RECORDED INFORMATION »

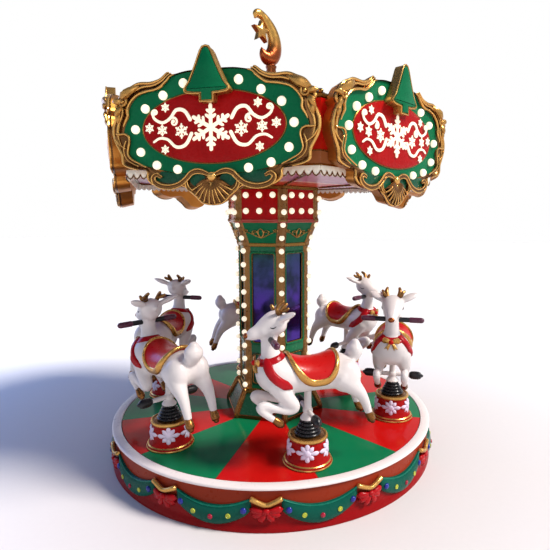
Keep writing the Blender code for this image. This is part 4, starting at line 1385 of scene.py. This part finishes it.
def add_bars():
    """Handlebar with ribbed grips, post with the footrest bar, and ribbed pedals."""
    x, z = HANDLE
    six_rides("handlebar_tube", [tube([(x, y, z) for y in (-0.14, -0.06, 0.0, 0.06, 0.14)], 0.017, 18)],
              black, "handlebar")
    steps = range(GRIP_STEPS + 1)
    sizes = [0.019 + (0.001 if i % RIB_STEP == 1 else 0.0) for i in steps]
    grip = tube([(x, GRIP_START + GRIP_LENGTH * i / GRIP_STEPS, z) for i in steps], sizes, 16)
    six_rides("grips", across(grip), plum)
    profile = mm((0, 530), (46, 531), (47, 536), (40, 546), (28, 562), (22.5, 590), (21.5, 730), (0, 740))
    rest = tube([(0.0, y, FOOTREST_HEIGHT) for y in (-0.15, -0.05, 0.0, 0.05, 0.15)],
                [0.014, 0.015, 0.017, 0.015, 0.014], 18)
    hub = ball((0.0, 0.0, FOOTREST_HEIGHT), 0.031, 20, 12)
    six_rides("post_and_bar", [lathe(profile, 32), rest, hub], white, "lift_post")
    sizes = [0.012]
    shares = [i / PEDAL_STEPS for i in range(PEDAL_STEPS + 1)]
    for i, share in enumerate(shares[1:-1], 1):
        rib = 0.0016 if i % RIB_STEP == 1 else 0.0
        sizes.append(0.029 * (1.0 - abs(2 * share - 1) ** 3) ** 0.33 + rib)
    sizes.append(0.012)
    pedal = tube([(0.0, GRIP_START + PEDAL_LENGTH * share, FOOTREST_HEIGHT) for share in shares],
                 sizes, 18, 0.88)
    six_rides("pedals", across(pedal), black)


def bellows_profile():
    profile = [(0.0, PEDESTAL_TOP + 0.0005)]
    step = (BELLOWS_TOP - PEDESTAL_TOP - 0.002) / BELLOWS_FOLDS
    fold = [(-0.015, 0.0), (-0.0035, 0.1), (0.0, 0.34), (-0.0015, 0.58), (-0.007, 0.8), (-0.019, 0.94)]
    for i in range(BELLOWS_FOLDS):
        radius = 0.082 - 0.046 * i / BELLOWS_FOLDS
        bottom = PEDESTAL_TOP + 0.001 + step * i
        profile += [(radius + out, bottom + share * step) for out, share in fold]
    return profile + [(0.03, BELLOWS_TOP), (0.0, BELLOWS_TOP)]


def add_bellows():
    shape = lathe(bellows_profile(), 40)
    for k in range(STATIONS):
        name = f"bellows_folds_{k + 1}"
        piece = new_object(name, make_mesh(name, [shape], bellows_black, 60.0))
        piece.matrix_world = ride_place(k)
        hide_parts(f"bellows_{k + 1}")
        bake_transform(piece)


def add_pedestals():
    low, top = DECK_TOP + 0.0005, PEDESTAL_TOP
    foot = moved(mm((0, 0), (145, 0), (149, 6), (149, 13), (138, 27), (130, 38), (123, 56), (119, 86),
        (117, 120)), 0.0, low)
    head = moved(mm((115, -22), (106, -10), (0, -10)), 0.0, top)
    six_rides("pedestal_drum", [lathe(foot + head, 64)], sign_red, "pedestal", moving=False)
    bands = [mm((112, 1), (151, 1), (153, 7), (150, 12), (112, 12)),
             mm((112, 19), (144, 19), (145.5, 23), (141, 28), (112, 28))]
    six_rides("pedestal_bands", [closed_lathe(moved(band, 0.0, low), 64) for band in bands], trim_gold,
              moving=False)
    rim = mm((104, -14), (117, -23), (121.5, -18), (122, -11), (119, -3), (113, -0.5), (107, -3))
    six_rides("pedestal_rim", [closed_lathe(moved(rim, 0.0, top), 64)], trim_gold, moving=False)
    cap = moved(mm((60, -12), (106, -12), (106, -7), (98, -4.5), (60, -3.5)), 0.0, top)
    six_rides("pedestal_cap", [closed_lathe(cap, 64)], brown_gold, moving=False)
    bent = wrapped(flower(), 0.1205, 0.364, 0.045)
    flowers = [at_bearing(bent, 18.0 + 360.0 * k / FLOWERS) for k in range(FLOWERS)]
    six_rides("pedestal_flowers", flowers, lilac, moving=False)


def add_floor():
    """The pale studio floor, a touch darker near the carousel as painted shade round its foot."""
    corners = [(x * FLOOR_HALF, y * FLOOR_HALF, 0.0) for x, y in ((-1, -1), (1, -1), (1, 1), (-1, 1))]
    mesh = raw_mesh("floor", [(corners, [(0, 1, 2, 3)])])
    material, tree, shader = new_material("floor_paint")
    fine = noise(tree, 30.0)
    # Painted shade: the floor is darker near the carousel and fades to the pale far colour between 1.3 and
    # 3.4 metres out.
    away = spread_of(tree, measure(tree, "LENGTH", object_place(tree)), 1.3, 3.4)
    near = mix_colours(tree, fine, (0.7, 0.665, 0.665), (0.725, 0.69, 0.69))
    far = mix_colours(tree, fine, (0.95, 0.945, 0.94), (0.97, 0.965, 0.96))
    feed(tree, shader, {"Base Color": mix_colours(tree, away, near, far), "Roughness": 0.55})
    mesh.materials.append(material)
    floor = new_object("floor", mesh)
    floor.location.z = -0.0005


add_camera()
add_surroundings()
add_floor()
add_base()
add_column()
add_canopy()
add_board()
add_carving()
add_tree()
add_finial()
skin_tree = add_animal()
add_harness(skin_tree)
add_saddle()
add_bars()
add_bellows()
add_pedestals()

PROBLEM TO SOLVE »
Extract the full listing above without altering anything.

RESPONSE »
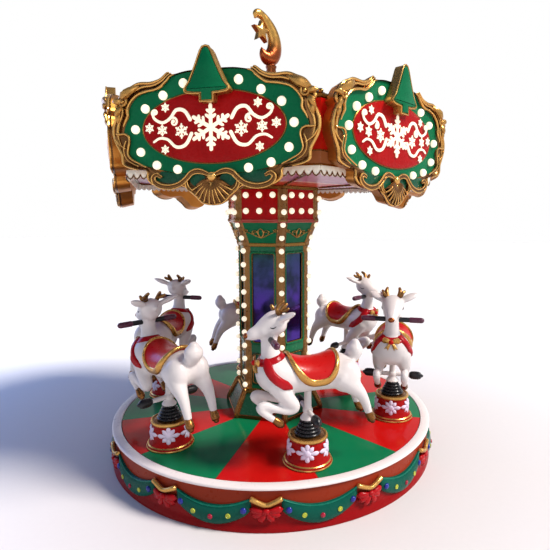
Keep writing the Blender code for this image. This is part 4, starting at line 1385 of scene.py. This part finishes it.
def add_bars():
    """Handlebar with ribbed grips, post with the footrest bar, and ribbed pedals."""
    x, z = HANDLE
    six_rides("handlebar_tube", [tube([(x, y, z) for y in (-0.14, -0.06, 0.0, 0.06, 0.14)], 0.017, 18)],
              black, "handlebar")
    steps = range(GRIP_STEPS + 1)
    sizes = [0.019 + (0.001 if i % RIB_STEP == 1 else 0.0) for i in steps]
    grip = tube([(x, GRIP_START + GRIP_LENGTH * i / GRIP_STEPS, z) for i in steps], sizes, 16)
    six_rides("grips", across(grip), plum)
    profile = mm((0, 530), (46, 531), (47, 536), (40, 546), (28, 562), (22.5, 590), (21.5, 730), (0, 740))
    rest = tube([(0.0, y, FOOTREST_HEIGHT) for y in (-0.15, -0.05, 0.0, 0.05, 0.15)],
                [0.014, 0.015, 0.017, 0.015, 0.014], 18)
    hub = ball((0.0, 0.0, FOOTREST_HEIGHT), 0.031, 20, 12)
    six_rides("post_and_bar", [lathe(profile, 32), rest, hub], white, "lift_post")
    sizes = [0.012]
    shares = [i / PEDAL_STEPS for i in range(PEDAL_STEPS + 1)]
    for i, share in enumerate(shares[1:-1], 1):
        rib = 0.0016 if i % RIB_STEP == 1 else 0.0
        sizes.append(0.029 * (1.0 - abs(2 * share - 1) ** 3) ** 0.33 + rib)
    sizes.append(0.012)
    pedal = tube([(0.0, GRIP_START + PEDAL_LENGTH * share, FOOTREST_HEIGHT) for share in shares],
                 sizes, 18, 0.88)
    six_rides("pedals", across(pedal), black)


def bellows_profile():
    profile = [(0.0, PEDESTAL_TOP + 0.0005)]
    step = (BELLOWS_TOP - PEDESTAL_TOP - 0.002) / BELLOWS_FOLDS
    fold = [(-0.015, 0.0), (-0.0035, 0.1), (0.0, 0.34), (-0.0015, 0.58), (-0.007, 0.8), (-0.019, 0.94)]
    for i in range(BELLOWS_FOLDS):
        radius = 0.082 - 0.046 * i / BELLOWS_FOLDS
        bottom = PEDESTAL_TOP + 0.001 + step * i
        profile += [(radius + out, bottom + share * step) for out, share in fold]
    return profile + [(0.03, BELLOWS_TOP), (0.0, BELLOWS_TOP)]


def add_bellows():
    shape = lathe(bellows_profile(), 40)
    for k in range(STATIONS):
        name = f"bellows_folds_{k + 1}"
        piece = new_object(name, make_mesh(name, [shape], bellows_black, 60.0))
        piece.matrix_world = ride_place(k)
        hide_parts(f"bellows_{k + 1}")
        bake_transform(piece)


def add_pedestals():
    low, top = DECK_TOP + 0.0005, PEDESTAL_TOP
    foot = moved(mm((0, 0), (145, 0), (149, 6), (149, 13), (138, 27), (130, 38), (123, 56), (119, 86),
        (117, 120)), 0.0, low)
    head = moved(mm((115, -22), (106, -10), (0, -10)), 0.0, top)
    six_rides("pedestal_drum", [lathe(foot + head, 64)], sign_red, "pedestal", moving=False)
    bands = [mm((112, 1), (151, 1), (153, 7), (150, 12), (112, 12)),
             mm((112, 19), (144, 19), (145.5, 23), (141, 28), (112, 28))]
    six_rides("pedestal_bands", [closed_lathe(moved(band, 0.0, low), 64) for band in bands], trim_gold,
              moving=False)
    rim = mm((104, -14), (117, -23), (121.5, -18), (122, -11), (119, -3), (113, -0.5), (107, -3))
    six_rides("pedestal_rim", [closed_lathe(moved(rim, 0.0, top), 64)], trim_gold, moving=False)
    cap = moved(mm((60, -12), (106, -12), (106, -7), (98, -4.5), (60, -3.5)), 0.0, top)
    six_rides("pedestal_cap", [closed_lathe(cap, 64)], brown_gold, moving=False)
    bent = wrapped(flower(), 0.1205, 0.364, 0.045)
    flowers = [at_bearing(bent, 18.0 + 360.0 * k / FLOWERS) for k in range(FLOWERS)]
    six_rides("pedestal_flowers", flowers, lilac, moving=False)


def add_floor():
    """The pale studio floor, a touch darker near the carousel as painted shade round its foot."""
    corners = [(x * FLOOR_HALF, y * FLOOR_HALF, 0.0) for x, y in ((-1, -1), (1, -1), (1, 1), (-1, 1))]
    mesh = raw_mesh("floor", [(corners, [(0, 1, 2, 3)])])
    material, tree, shader = new_material("floor_paint")
    fine = noise(tree, 30.0)
    # Painted shade: the floor is darker near the carousel and fades to the pale far colour between 1.3 and
    # 3.4 metres out.
    away = spread_of(tree, measure(tree, "LENGTH", object_place(tree)), 1.3, 3.4)
    near = mix_colours(tree, fine, (0.7, 0.665, 0.665), (0.725, 0.69, 0.69))
    far = mix_colours(tree, fine, (0.95, 0.945, 0.94), (0.97, 0.965, 0.96))
    feed(tree, shader, {"Base Color": mix_colours(tree, away, near, far), "Roughness": 0.55})
    mesh.materials.append(material)
    floor = new_object("floor", mesh)
    floor.location.z = -0.0005


add_camera()
add_surroundings()
add_floor()
add_base()
add_column()
add_canopy()
add_board()
add_carving()
add_tree()
add_finial()
skin_tree = add_animal()
add_harness(skin_tree)
add_saddle()
add_bars()
add_bellows()
add_pedestals()